__REQUIRED TASK__.
Return the material below in full and exactly.

============================================================

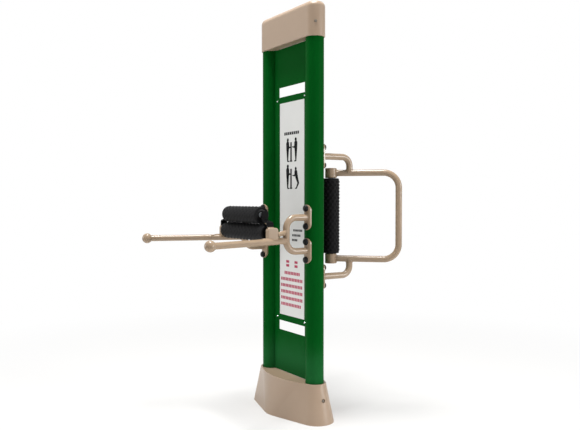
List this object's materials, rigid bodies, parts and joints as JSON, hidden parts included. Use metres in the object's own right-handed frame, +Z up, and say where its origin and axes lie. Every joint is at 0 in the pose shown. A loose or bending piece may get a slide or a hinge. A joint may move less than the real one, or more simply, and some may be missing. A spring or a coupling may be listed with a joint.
{
  "type": "outdoor waist massager",
  "caption": "Free-standing outdoor waist and back massager: a sign board between round columns, lying rubber rollers with ball-ended arms in front, upright rollers with bent handles behind.",
  "frame": {"origin": "on the ground, at the middle of the foot plate's underside, midway between the two columns", "axes": "+Z up along the columns; +X along the board from one column to the other; -Y towards the lying rollers and arms, +Y towards the upright rollers and handles"},
  "size_m": [0.7764, 1.0572, 2.013],
  "materials": {
    "green_paint": "gloss dark green",
    "beige_paint": "satin champagne",
    "beige_plastic": "smooth champagne",
    "black_rubber": "matt black, knobbed",
    "sign_print": "printed satin white",
    "black_plastic": "black",
    "bright_steel": "bright",
    "zinc_steel": "zinc plated",
    "black_paint": "satin black"
  },
  "bodies": {
    "post": {"foot_plate": "zinc_steel", "foot_ribs": "zinc_steel", "column_right": "green_paint", "column_left": "green_paint", "web_panel": "green_paint", "sign_plate": "sign_print", "sign_screws": "bright_steel", "base_cover": "beige_plastic", "top_cap": "beige_plastic", "cover_screws": "bright_steel", "saddle_bolts": "zinc_steel", "weld_nuts": "zinc_steel", "bolt_caps": "black_plastic", "bearing_inner_rings": "bright_steel", "shaft_spacers": "zinc_steel", "front_saddles_right": "beige_paint", "rear_saddles_right": "beige_paint", "front_bracket_right": "beige_paint", "arm_right": "beige_paint", "arm_ball_right": "beige_paint", "end_plate_right": "beige_paint", "brace_right": "beige_paint", "rear_bracket_upper_right": "beige_paint", "rear_bracket_lower_right": "beige_paint", "rear_handle_right": "beige_paint", "rear_bosses_right": "beige_paint", "link_bar_right": "black_paint", "front_saddles_left": "beige_paint", "rear_saddles_left": "beige_paint", "front_bracket_left": "beige_paint", "arm_left": "beige_paint", "arm_ball_left": "beige_paint", "end_plate_left": "beige_paint", "brace_left": "beige_paint", "rear_bracket_upper_left": "beige_paint", "rear_bracket_lower_left": "beige_paint", "rear_handle_left": "beige_paint", "rear_bosses_left": "beige_paint", "link_bar_left": "black_paint", "front_lower_shaft": "zinc_steel", "front_upper_shaft": "zinc_steel", "rear_right_shaft": "zinc_steel", "rear_left_shaft": "zinc_steel"},
    "front_lower_roller": {"front_lower_sleeve": "black_rubber", "front_lower_core": "zinc_steel", "front_lower_hubs": "black_plastic", "front_lower_bearings": "bright_steel"},
    "front_upper_roller": {"front_upper_sleeve": "black_rubber", "front_upper_core": "zinc_steel", "front_upper_hubs": "black_plastic", "front_upper_bearings": "bright_steel"},
    "rear_right_roller": {"rear_right_sleeve": "black_rubber", "rear_right_core": "zinc_steel", "rear_right_hubs": "black_plastic", "rear_right_bearings": "bright_steel"},
    "rear_left_roller": {"rear_left_sleeve": "black_rubber", "rear_left_core": "zinc_steel", "rear_left_hubs": "black_plastic", "rear_left_bearings": "bright_steel"}
  },
  "joints": [
    {"name": "front_lower_turn", "type": "hinge", "parent": "post", "child": "front_lower_roller", "pos_m": [0, -0.262, 0.9135], "axis": [1, 0, 0], "continuous": true},
    {"name": "front_upper_turn", "type": "hinge", "parent": "post", "child": "front_upper_roller", "pos_m": [0, -0.274, 0.995], "axis": [1, 0, 0], "continuous": true},
    {"name": "rear_right_turn", "type": "hinge", "parent": "post", "child": "rear_right_roller", "pos_m": [0.13424, 0.14524, 0.9865], "axis": [0, 0, 1], "continuous": true},
    {"name": "rear_left_turn", "type": "hinge", "parent": "post", "child": "rear_left_roller", "pos_m": [-0.13424, 0.14524, 0.9865], "axis": [0, 0, 1], "continuous": true}
  ]
}
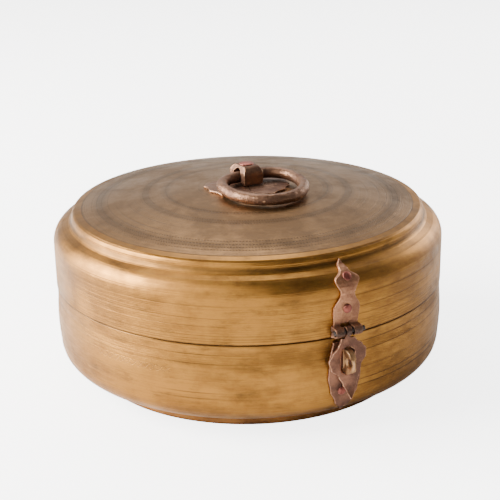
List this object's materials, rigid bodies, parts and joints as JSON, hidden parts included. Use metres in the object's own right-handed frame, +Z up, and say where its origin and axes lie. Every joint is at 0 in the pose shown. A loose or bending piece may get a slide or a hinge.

============================================================

__ANSWER BELOW__.
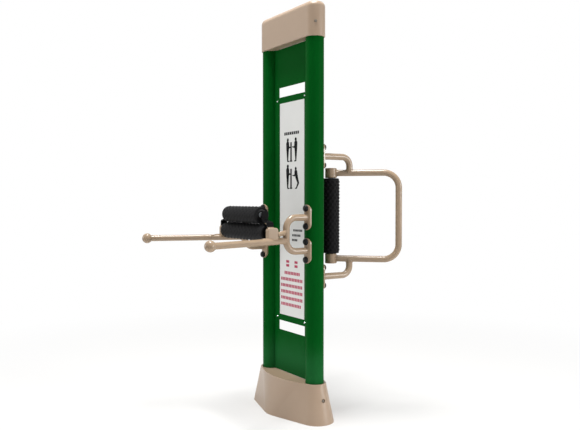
List this object's materials, rigid bodies, parts and joints as JSON, hidden parts included. Use metres in the object's own right-handed frame, +Z up, and say where its origin and axes lie. Every joint is at 0 in the pose shown. A loose or bending piece may get a slide or a hinge. A joint may move less than the real one, or more simply, and some may be missing. A spring or a coupling may be listed with a joint.
{
  "type": "outdoor waist massager",
  "caption": "Free-standing outdoor waist and back massager: a sign board between round columns, lying rubber rollers with ball-ended arms in front, upright rollers with bent handles behind.",
  "frame": {"origin": "on the ground, at the middle of the foot plate's underside, midway between the two columns", "axes": "+Z up along the columns; +X along the board from one column to the other; -Y towards the lying rollers and arms, +Y towards the upright rollers and handles"},
  "size_m": [0.7764, 1.0572, 2.013],
  "materials": {
    "green_paint": "gloss dark green",
    "beige_paint": "satin champagne",
    "beige_plastic": "smooth champagne",
    "black_rubber": "matt black, knobbed",
    "sign_print": "printed satin white",
    "black_plastic": "black",
    "bright_steel": "bright",
    "zinc_steel": "zinc plated",
    "black_paint": "satin black"
  },
  "bodies": {
    "post": {"foot_plate": "zinc_steel", "foot_ribs": "zinc_steel", "column_right": "green_paint", "column_left": "green_paint", "web_panel": "green_paint", "sign_plate": "sign_print", "sign_screws": "bright_steel", "base_cover": "beige_plastic", "top_cap": "beige_plastic", "cover_screws": "bright_steel", "saddle_bolts": "zinc_steel", "weld_nuts": "zinc_steel", "bolt_caps": "black_plastic", "bearing_inner_rings": "bright_steel", "shaft_spacers": "zinc_steel", "front_saddles_right": "beige_paint", "rear_saddles_right": "beige_paint", "front_bracket_right": "beige_paint", "arm_right": "beige_paint", "arm_ball_right": "beige_paint", "end_plate_right": "beige_paint", "brace_right": "beige_paint", "rear_bracket_upper_right": "beige_paint", "rear_bracket_lower_right": "beige_paint", "rear_handle_right": "beige_paint", "rear_bosses_right": "beige_paint", "link_bar_right": "black_paint", "front_saddles_left": "beige_paint", "rear_saddles_left": "beige_paint", "front_bracket_left": "beige_paint", "arm_left": "beige_paint", "arm_ball_left": "beige_paint", "end_plate_left": "beige_paint", "brace_left": "beige_paint", "rear_bracket_upper_left": "beige_paint", "rear_bracket_lower_left": "beige_paint", "rear_handle_left": "beige_paint", "rear_bosses_left": "beige_paint", "link_bar_left": "black_paint", "front_lower_shaft": "zinc_steel", "front_upper_shaft": "zinc_steel", "rear_right_shaft": "zinc_steel", "rear_left_shaft": "zinc_steel"},
    "front_lower_roller": {"front_lower_sleeve": "black_rubber", "front_lower_core": "zinc_steel", "front_lower_hubs": "black_plastic", "front_lower_bearings": "bright_steel"},
    "front_upper_roller": {"front_upper_sleeve": "black_rubber", "front_upper_core": "zinc_steel", "front_upper_hubs": "black_plastic", "front_upper_bearings": "bright_steel"},
    "rear_right_roller": {"rear_right_sleeve": "black_rubber", "rear_right_core": "zinc_steel", "rear_right_hubs": "black_plastic", "rear_right_bearings": "bright_steel"},
    "rear_left_roller": {"rear_left_sleeve": "black_rubber", "rear_left_core": "zinc_steel", "rear_left_hubs": "black_plastic", "rear_left_bearings": "bright_steel"}
  },
  "joints": [
    {"name": "front_lower_turn", "type": "hinge", "parent": "post", "child": "front_lower_roller", "pos_m": [0, -0.262, 0.9135], "axis": [1, 0, 0], "continuous": true},
    {"name": "front_upper_turn", "type": "hinge", "parent": "post", "child": "front_upper_roller", "pos_m": [0, -0.274, 0.995], "axis": [1, 0, 0], "continuous": true},
    {"name": "rear_right_turn", "type": "hinge", "parent": "post", "child": "rear_right_roller", "pos_m": [0.13424, 0.14524, 0.9865], "axis": [0, 0, 1], "continuous": true},
    {"name": "rear_left_turn", "type": "hinge", "parent": "post", "child": "rear_left_roller", "pos_m": [-0.13424, 0.14524, 0.9865], "axis": [0, 0, 1], "continuous": true}
  ]
}
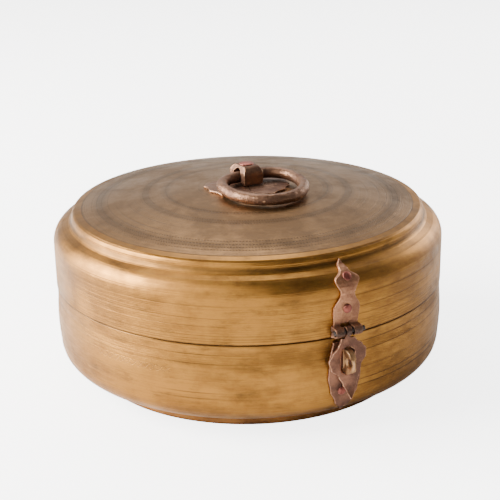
List this object's materials, rigid bodies, parts and joints as JSON, hidden parts included. Use metres in the object's own right-handed frame, +Z up, and say where its origin and axes lie. Every joint is at 0 in the pose shown. A loose or bending piece may get a slide or a hinge.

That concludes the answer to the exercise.